What you should do:
Within the data that follows, set down exactly the lines from the one containing "sheet = RectangleRounded(width, length, label_corner_radius)" through the one containing "cad_parts[node].hide_render = cad_parts[node].hide_viewport", both ends included.

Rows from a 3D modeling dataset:
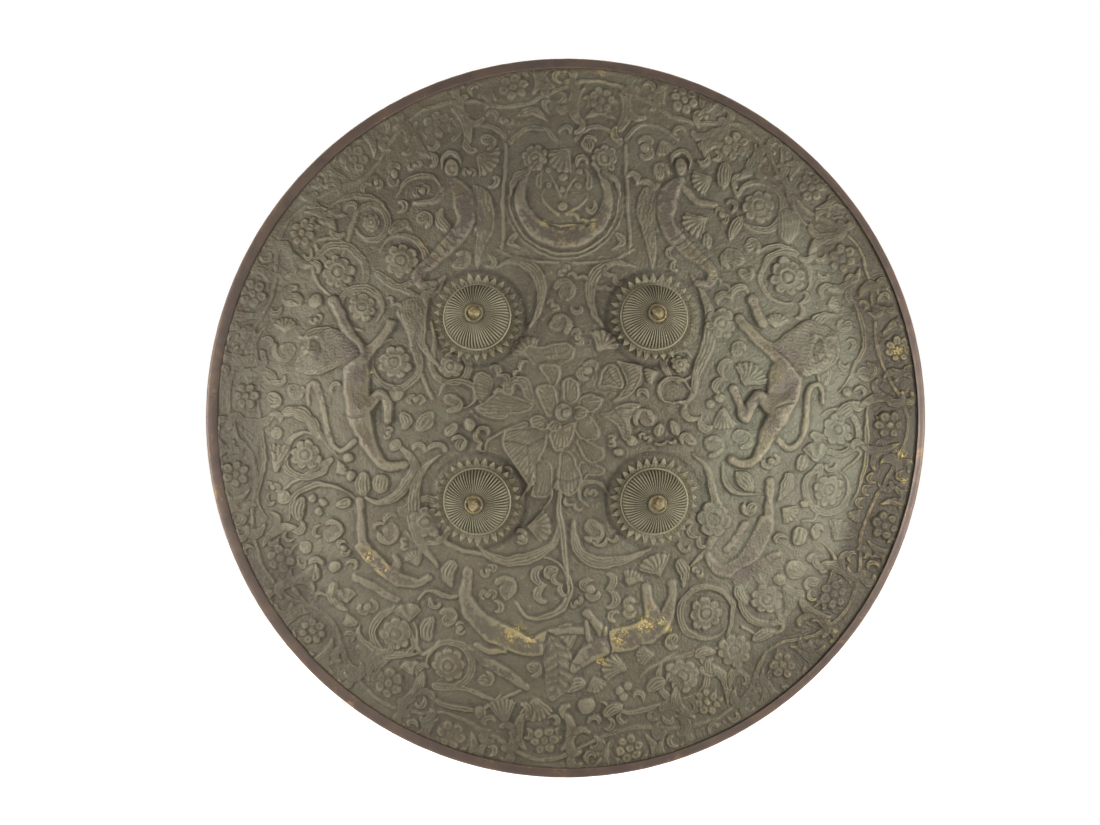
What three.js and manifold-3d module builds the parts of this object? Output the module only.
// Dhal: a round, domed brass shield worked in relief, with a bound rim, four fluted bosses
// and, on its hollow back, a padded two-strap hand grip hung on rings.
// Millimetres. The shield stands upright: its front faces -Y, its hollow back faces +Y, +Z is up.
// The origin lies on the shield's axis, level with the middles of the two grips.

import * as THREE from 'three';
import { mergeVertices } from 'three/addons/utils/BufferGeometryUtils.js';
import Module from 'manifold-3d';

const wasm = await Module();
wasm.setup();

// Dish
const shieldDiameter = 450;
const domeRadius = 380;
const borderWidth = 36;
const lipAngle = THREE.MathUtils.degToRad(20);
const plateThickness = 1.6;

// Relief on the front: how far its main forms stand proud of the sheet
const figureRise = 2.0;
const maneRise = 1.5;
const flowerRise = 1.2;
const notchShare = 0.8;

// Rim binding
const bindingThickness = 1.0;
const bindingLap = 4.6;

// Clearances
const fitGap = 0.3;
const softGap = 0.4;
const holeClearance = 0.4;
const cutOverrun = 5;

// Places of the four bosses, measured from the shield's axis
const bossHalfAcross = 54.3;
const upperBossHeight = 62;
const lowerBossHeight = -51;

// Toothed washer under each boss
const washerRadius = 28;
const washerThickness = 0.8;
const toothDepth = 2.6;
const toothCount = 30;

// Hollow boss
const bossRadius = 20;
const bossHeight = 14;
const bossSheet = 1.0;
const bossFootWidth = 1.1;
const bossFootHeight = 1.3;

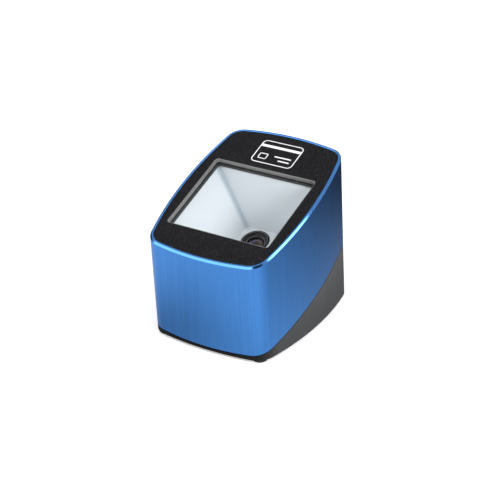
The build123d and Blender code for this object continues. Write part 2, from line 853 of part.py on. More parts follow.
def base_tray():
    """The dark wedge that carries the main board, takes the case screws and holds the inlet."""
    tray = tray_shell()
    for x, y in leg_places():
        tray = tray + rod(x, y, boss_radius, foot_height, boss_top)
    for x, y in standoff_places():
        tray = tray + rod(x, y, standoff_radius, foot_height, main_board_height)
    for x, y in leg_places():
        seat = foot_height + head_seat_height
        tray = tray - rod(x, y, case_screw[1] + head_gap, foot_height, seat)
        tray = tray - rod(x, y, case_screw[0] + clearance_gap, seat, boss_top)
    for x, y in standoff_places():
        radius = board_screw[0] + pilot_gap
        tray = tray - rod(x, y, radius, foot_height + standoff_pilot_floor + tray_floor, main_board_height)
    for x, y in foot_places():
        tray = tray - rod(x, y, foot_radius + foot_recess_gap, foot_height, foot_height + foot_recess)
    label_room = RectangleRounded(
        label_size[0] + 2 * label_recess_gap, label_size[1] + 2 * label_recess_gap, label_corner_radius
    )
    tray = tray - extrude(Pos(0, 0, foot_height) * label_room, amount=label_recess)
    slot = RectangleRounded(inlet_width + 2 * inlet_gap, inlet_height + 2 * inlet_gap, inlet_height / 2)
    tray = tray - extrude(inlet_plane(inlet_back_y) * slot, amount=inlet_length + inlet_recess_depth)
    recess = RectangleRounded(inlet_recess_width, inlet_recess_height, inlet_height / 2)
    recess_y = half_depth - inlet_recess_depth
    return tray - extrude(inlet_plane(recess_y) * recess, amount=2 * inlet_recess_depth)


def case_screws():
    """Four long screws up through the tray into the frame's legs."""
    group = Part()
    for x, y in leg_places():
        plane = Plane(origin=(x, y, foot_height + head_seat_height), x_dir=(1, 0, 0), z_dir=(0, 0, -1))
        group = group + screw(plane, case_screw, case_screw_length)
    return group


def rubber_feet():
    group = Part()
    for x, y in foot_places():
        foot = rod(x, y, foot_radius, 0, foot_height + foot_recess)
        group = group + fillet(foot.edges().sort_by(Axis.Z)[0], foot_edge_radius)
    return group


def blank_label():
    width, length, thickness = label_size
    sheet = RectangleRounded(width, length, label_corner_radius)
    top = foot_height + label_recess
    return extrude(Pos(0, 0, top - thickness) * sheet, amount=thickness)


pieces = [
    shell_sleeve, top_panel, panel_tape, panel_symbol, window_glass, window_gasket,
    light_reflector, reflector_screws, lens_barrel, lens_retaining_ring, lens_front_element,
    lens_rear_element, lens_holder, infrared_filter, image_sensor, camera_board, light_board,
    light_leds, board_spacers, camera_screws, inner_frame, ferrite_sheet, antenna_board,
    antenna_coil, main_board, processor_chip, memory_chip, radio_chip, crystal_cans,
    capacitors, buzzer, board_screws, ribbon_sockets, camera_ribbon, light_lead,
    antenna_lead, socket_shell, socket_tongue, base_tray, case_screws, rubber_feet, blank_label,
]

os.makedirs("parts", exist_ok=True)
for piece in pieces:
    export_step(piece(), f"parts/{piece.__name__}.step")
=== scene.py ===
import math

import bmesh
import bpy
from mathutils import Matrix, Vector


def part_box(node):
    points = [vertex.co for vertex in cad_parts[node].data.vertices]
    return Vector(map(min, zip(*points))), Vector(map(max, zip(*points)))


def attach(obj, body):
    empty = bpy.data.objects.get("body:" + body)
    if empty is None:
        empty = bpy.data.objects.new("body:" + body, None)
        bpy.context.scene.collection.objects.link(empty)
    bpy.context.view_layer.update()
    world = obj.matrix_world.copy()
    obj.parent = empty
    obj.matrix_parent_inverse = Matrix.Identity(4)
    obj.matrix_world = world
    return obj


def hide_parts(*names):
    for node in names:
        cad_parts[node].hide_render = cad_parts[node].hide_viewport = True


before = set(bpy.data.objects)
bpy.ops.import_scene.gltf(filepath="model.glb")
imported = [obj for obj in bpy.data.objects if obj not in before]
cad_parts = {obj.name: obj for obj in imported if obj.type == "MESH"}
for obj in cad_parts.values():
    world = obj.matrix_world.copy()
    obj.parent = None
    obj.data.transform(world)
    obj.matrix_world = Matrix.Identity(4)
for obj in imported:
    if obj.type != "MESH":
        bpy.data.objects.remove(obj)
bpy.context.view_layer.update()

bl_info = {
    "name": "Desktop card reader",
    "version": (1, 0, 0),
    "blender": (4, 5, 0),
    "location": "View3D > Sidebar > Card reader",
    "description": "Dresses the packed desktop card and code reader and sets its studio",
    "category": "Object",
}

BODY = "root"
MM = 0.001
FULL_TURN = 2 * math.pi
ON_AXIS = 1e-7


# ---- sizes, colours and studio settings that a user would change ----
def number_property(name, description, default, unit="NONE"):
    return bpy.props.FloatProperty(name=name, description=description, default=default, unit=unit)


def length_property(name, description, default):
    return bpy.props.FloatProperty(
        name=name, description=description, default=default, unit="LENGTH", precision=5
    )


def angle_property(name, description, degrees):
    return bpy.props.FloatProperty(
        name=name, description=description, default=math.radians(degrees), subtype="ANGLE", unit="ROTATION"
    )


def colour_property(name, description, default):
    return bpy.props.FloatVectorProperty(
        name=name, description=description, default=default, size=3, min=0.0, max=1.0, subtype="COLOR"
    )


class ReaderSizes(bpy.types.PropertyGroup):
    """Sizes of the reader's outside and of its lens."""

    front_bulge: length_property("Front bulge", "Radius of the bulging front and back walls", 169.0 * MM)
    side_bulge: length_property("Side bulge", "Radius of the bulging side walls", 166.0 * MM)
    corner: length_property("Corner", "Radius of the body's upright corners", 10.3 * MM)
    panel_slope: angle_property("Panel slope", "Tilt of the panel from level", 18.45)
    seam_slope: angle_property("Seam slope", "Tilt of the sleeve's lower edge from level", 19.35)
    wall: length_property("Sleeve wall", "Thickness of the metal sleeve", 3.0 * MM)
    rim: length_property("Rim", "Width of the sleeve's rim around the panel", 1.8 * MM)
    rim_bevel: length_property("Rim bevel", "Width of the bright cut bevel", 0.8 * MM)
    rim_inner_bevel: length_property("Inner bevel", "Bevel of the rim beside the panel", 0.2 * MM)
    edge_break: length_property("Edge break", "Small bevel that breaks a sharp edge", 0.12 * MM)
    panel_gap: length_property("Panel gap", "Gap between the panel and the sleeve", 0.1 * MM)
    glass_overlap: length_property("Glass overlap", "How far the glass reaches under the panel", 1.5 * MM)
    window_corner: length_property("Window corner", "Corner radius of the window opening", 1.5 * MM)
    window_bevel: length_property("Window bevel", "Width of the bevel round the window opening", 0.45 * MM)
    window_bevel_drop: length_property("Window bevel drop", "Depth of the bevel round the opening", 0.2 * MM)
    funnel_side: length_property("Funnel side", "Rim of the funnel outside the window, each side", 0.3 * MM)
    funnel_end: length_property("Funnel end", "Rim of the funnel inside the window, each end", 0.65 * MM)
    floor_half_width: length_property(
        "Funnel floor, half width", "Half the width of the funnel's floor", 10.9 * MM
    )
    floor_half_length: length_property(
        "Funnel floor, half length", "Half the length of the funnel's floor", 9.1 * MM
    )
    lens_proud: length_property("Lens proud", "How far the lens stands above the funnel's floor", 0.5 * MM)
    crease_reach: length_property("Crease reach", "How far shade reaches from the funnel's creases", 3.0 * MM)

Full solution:
    sheet = RectangleRounded(width, length, label_corner_radius)
    top = foot_height + label_recess
    return extrude(Pos(0, 0, top - thickness) * sheet, amount=thickness)


pieces = [
    shell_sleeve, top_panel, panel_tape, panel_symbol, window_glass, window_gasket,
    light_reflector, reflector_screws, lens_barrel, lens_retaining_ring, lens_front_element,
    lens_rear_element, lens_holder, infrared_filter, image_sensor, camera_board, light_board,
    light_leds, board_spacers, camera_screws, inner_frame, ferrite_sheet, antenna_board,
    antenna_coil, main_board, processor_chip, memory_chip, radio_chip, crystal_cans,
    capacitors, buzzer, board_screws, ribbon_sockets, camera_ribbon, light_lead,
    antenna_lead, socket_shell, socket_tongue, base_tray, case_screws, rubber_feet, blank_label,
]

os.makedirs("parts", exist_ok=True)
for piece in pieces:
    export_step(piece(), f"parts/{piece.__name__}.step")
=== scene.py ===
import math

import bmesh
import bpy
from mathutils import Matrix, Vector


def part_box(node):
    points = [vertex.co for vertex in cad_parts[node].data.vertices]
    return Vector(map(min, zip(*points))), Vector(map(max, zip(*points)))


def attach(obj, body):
    empty = bpy.data.objects.get("body:" + body)
    if empty is None:
        empty = bpy.data.objects.new("body:" + body, None)
        bpy.context.scene.collection.objects.link(empty)
    bpy.context.view_layer.update()
    world = obj.matrix_world.copy()
    obj.parent = empty
    obj.matrix_parent_inverse = Matrix.Identity(4)
    obj.matrix_world = world
    return obj


def hide_parts(*names):
    for node in names:
        cad_parts[node].hide_render = cad_parts[node].hide_viewport = True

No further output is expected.